For the class of 2016, accreditation will have an immediate impact. The college’s accreditation date will be aligned with that class’s graduation date, meaning June’s graduates will hold degrees from an accredited Antioch. This is not the case for the class of 2015, however.

“It can’t be done for the class of 2015,” Manley said. But he and Collins-Hall downplayed concerns that the earlier class — often referred to as “the pioneers” — will face skepticism from prospective employers or graduate schools. “No one will really care about [the unaccredited degrees] any longer” in light of the positive accreditation decision, Manley said.

Antioch College as a whole will benefit in many ways, some immediate, some with a longer timeline.

Fundraising is one key way, said college leaders. With its new accredited status, Antioch will be able to seek funding from a full array of foundations, as well as funding from federal government programs, such as Title IV financial aid, only available to accredited institutions. And though the college has benefited hugely from alumni spirit and support, said Manley, many alumni have told the college they’re “waiting for accreditation” before they commit to financial support.

Student recruitment efforts will also get a boost, said Collins-Hall. “Students and their parents are in tune to issues of standards and accountability,” she explained. Not only will the college be able to offer students a degree from an accredited institution, but accreditation “clearly demonstrates the college’s high standard of rigor,” which remains on par with what Antioch has always been, she said. The college will also be able to recruit international students, a door that was closed when the college lacked accreditation.

Many of these benefits will require time and strategy to communicate to the college’s constituencies, as well as time and hard work to come to fruition.

“These are multi-year, ongoing challenges — but now we have a fantastic story to tell,” Manley said.

Change and continuity

Asked if the newly accredited Antioch was the same or different from the “old” Antioch that existed prior to the college’s 2008 closing, Manley emphasized both change and continuity.

“It moves on, but it’s the same river,” he said. Progressive values and academic rigor remain areas of continuity, as does a commitment to experimentation and meaningful real-world experiences for students. But Antioch’s closing gave it a rare opportunity to reinvent the college, and “help reimagine what college can be,” he said.

Manley noted that HLC accreditation required that Antioch enter into the process as a “novice institution,” offering proof of its present-day excellence “not drawn from the history of the institution.” Yet at the same time, HLC President Barbara Gellman-Danley acknowledged the college’s history in her recent determination letter.
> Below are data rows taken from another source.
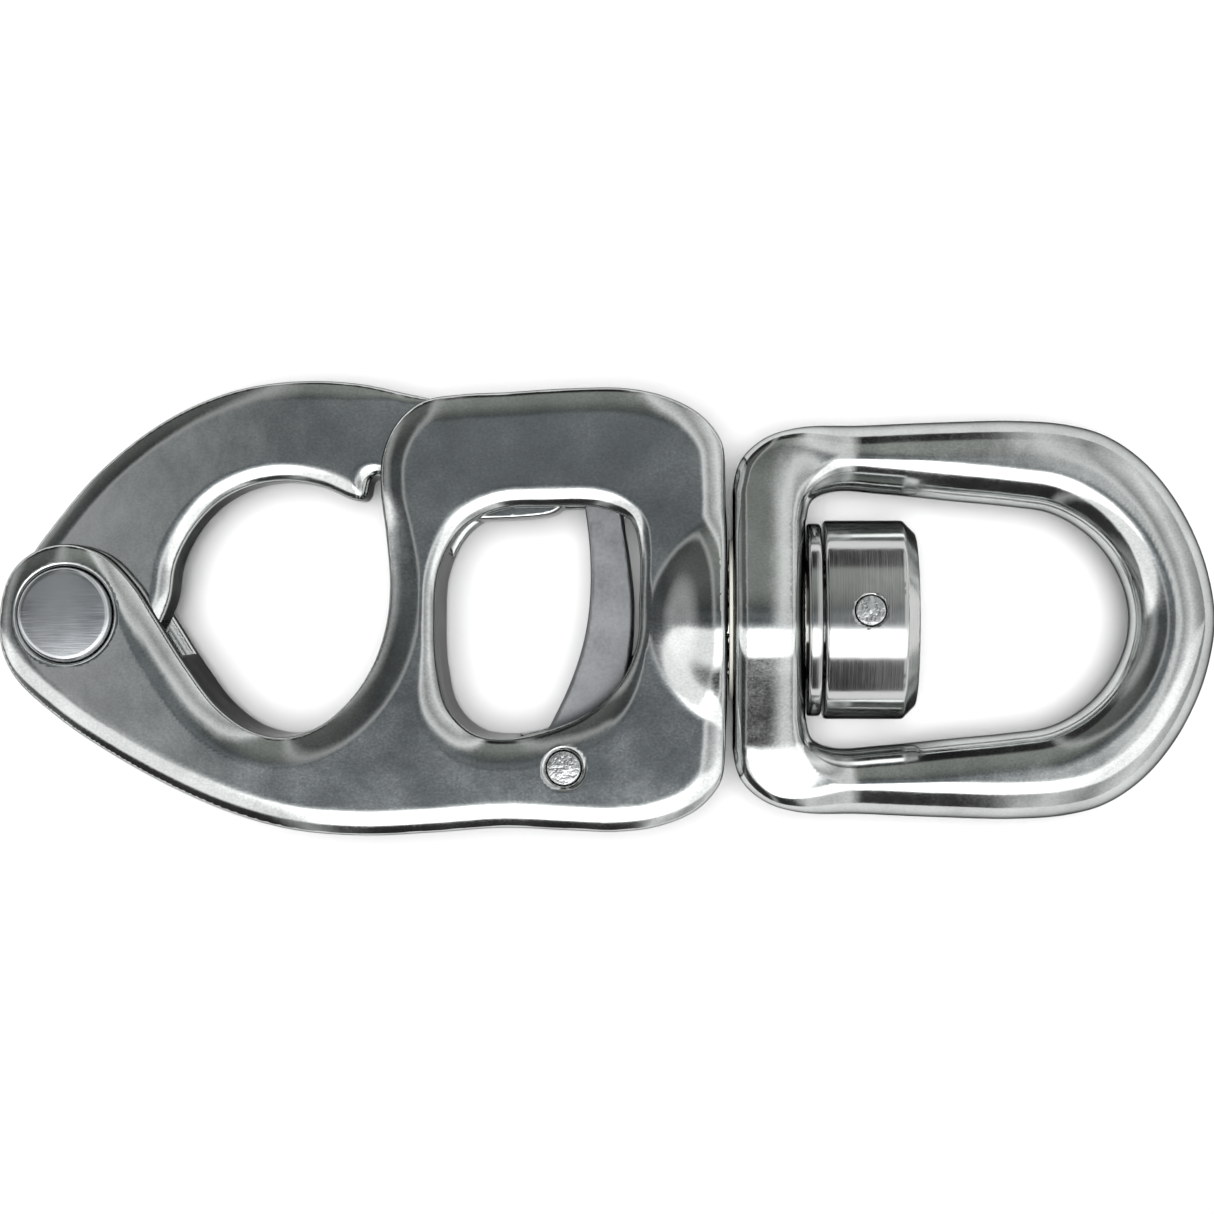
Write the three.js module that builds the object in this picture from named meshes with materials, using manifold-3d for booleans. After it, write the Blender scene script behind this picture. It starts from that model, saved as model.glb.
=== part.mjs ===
// Trigger-release snap shackle with a swivel eye, in millimetres.
//
// The body is one forging: two cheeks joined by a solid lower arm, a strut and a neck, with a round
// shank that carries the swivel. A hooked jaw turns on a pin at the nose and closes the ring; its tongue
// drops between the cheeks, where the nose of a sprung trigger catches it. The eye turns on a bush on
// the shank, between two thrust washers, and a round nut with a cross pin keeps it on.
//
// The model is drawn about its middle plane, with X along the shackle (nose at -X, eye at +X) and Y
// across it. It is set down at the end, lying flat on z = 0 with its box centred on X and Y.

import * as THREE from "three";
import { mergeVertices } from "three/addons/utils/BufferGeometryUtils.js";
import Module from "manifold-3d";

const wasm = await Module();
wasm.setup();

// ---------------------------------------------------------------- driving dimensions

const ROUND_SIDES = 40; // facets of a turned piece
const GAP = 0.3; // between two neighbouring pieces

const BODY_THICKNESS = 20; // across the cheeks
const BODY_EDGE = 3; // rounding of the body's edges
const SLOT_WIDTH = 10.6; // between the cheeks
const INNER_THICKNESS = SLOT_WIDTH - 2 * GAP; // of the jaw and the trigger
const INNER_EDGE = 1.2; // rounding of their edges

const JAW_PIVOT = [-72.2, -0.8];
const JAW_PIN_RADIUS = 6.4;
const JAW_PIN_LENGTH = 21.6; // a little proud of each cheek
const HEEL_POCKET_RADIUS = 15.4; // of the slot round the jaw's heel

const TRIGGER_PIVOT = [-4.9, -21.4];
const TRIGGER_HUB_RADIUS = 4.7;
const TRIGGER_PIN_RADIUS = 2.3;
const TRIGGER_PIN_LENGTH = 19.4;
const TRIGGER_POCKET_WALL = 9; // X of the wall that the spring stands against

const SPRING_Y = -8.5; // height of the spring's axis across the trigger
const SPRING_SEAT = -0.4; // X of the bottom of the spring's bore in the trigger
const SPRING_RADIUS = 1.75; // to the middle of the wire
const SPRING_WIRE = 0.35; // radius of the wire
const SPRING_TURNS = 6;

const SWIVEL_Y = -1.5; // Y of the swivel's axis
const BOSS_RADIUS = 13.6; // of the body's round neck, of the eye's hub and of the nut
const NECK_START = 6; // X where the round neck leaves the cheeks
const SHANK_RADIUS = 8;
const BODY_END = 17; // X of the body's end face
const EYE_START = 17.6; // X of the eye's outer face
const EYE_HUB_END = 27.6; // X of the eye's inner bearing face
const EYE_END = 83.5;
const EYE_OPENING_END = 71.9;
const WASHER_RADIUS = 13.2;
const OUTER_WASHER_RADIUS = 11;
const OUTER_WASHER_SEAT = 1.2; // depth of the outer washer's seat in the eye
const INNER_WASHER_END = 29.8;
const NUT_END = 42.7;
const BUSH_RADIUS = 9.8;
const LOCK_PIN_X = 36;
const LOCK_PIN_RADIUS = 2;
const LOCK_PIN_DEPTH = 5.5; // from the swivel's axis to the pin's inner end
const LOCK_PIN_LEAN = 5.5; // degrees round the nut from +Z

const EYE_ARM_THICKNESS = 11.6;
const EYE_ARM_EDGE = 4;

// ---------------------------------------------------------------- outlines in the XY plane

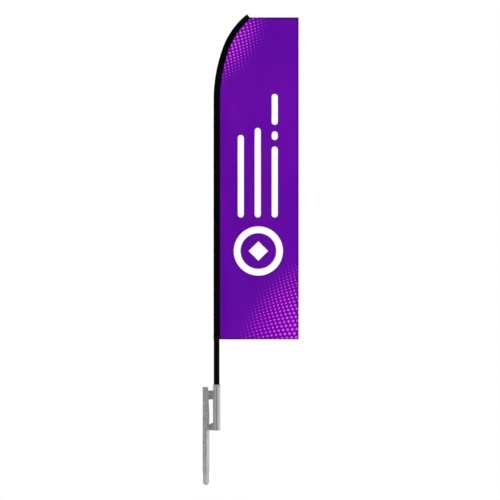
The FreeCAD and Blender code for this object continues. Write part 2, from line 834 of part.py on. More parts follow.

“Let me commend you for the passion of your alumni, the Yellow Springs community, board and institutional leadership, students and other stakehoders. Your efforts clearly reflect Horace Mann’s greatest quote, and you have indeed won ‘some victory’ today,” she wrote.

End of a long road

Accreditation is the end of a long road that began in 2009, when the college reopened as an independent institution. College leaders began working toward accreditation immediately upon that reopening, building toward an initial submission, in 2011, of the first round of materials to the HLC.

That organization is the regional accrediting body for institutions of higher education in the central U.S.; accreditation is considered essential for legitimizing a college or university’s programs. Criteria for accreditation include an institution’s finances, structure, board and governance, curriculum and curriculum delivery, student success, shared governance and, on top of all that, proof that the institution is “engaging in continuous improvement,” said Collins-Hall.

Antioch’s first submission of initial materials was rejected, and the college reapplied in 2012. At that point, the process seemed to get on track. The HLC approved the next step, a 14-month self-study that began in 2012. That led to a site visit in November 2013, followed by the HLC’s momentous decision, in June 2014, to approve the college as fast-track candidate for -accreditation. More self-study and another site visit ensued.

Then-President Mark Roosevelt, celebrating that earlier milestone, described accreditation as the “whole shebang.”

And so it is, current college leaders said.

Associate Director of Communications Kateri Kosta said on Tuesday that the college community would be informed by phone and email later that day. A campus celebration (not geared to the public) is planned for next Tuesday, July 19. A banner will be hung on the horseshoe side of Main Building, Kosta said.

It will read, “New and better ways of living and learning since 1850.”